The Indian bowlers were hammered by South Africa, who posted 358/4 before dismissing the visitors for 217 in 41 overs yesterday.

"Overall I think it was a bad performance. But it started with the bowling initially. This was not a 300-plus wicket. We didn't start well, and we were supposed to bowl slightly up," said Dhoni.

"Experience of these conditions is crucial. South African bowlers know what lengths to bowl and that is why I want my bowlers to step up. You can't give away 300 or 300-plus runs, because that also puts pressure on the batsmen.

"Right from the start then, they have to go after opposition bowlers, which in these conditions is slightly difficult. At the same time, we needed the batting to back the bowlers up," he added.

South Africa's opening pair of Hashim Amla and Quinton de Kock added 152 runs for the first wicket, with the latter going on to score 135.

And then in the end, there was the cruel barrage from AB de Villiers and JP Duminy, garnering 48 runs in the last three overs. It meant the Proteas reached a mammoth 358 for 4 in 50 overs.

"If you see death bowling for different teams across the world, bowlers are going for runs. With the extra fielder inside the circle and the lack of reverse swing, even the best bowlers will go for runs," Dhoni said.
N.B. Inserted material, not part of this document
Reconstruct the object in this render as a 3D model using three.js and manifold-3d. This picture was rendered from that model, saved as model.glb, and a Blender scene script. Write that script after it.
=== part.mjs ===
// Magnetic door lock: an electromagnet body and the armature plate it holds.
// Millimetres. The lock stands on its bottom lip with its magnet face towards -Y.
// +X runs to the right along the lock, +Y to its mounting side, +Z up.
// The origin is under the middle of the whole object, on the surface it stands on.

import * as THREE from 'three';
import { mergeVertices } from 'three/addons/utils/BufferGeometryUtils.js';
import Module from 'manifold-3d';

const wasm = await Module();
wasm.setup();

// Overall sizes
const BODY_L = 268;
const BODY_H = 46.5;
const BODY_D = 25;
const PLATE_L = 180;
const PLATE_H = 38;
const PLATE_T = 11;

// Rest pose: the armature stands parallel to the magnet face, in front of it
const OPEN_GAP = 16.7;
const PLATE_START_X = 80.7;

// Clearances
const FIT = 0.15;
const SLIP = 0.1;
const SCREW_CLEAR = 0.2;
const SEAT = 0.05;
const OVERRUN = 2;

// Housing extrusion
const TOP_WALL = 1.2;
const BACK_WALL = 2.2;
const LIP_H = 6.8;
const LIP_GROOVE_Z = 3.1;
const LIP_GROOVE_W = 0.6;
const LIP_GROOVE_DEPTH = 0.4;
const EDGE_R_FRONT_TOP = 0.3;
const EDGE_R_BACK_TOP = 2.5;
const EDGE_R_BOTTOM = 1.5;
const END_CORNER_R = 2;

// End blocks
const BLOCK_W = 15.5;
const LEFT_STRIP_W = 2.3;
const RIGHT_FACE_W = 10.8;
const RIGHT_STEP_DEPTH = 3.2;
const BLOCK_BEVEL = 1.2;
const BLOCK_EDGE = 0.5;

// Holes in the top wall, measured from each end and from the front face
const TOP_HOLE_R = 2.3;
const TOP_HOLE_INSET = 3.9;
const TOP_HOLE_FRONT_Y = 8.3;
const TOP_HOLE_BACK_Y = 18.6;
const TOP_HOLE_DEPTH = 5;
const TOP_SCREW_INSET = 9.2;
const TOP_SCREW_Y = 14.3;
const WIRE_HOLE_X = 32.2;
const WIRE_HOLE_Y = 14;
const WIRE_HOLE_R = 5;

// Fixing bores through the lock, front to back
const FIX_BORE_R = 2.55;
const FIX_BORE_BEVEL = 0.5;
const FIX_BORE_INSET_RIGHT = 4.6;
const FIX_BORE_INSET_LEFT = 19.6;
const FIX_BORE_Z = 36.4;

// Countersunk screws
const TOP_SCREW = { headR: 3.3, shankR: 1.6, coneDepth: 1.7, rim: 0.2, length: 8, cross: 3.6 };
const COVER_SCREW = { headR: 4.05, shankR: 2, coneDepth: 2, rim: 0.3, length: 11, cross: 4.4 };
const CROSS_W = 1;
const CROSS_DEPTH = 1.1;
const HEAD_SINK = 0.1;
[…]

"So, the new ball bowling becomes important, especially in conditions like these. More often than not, the last ten overs will go for runs and so it is important to take wickets in the first ten overs, so we can put pressure in the middle overs and so that they do not have many wickets in the end," he opined.

On paper, it looked a good plan, but it wasn't executed properly on the field. All frontline bowlers went for more than 50 runs each, with only Mohammad Shami showing any wherewithal to take wickets (3-68).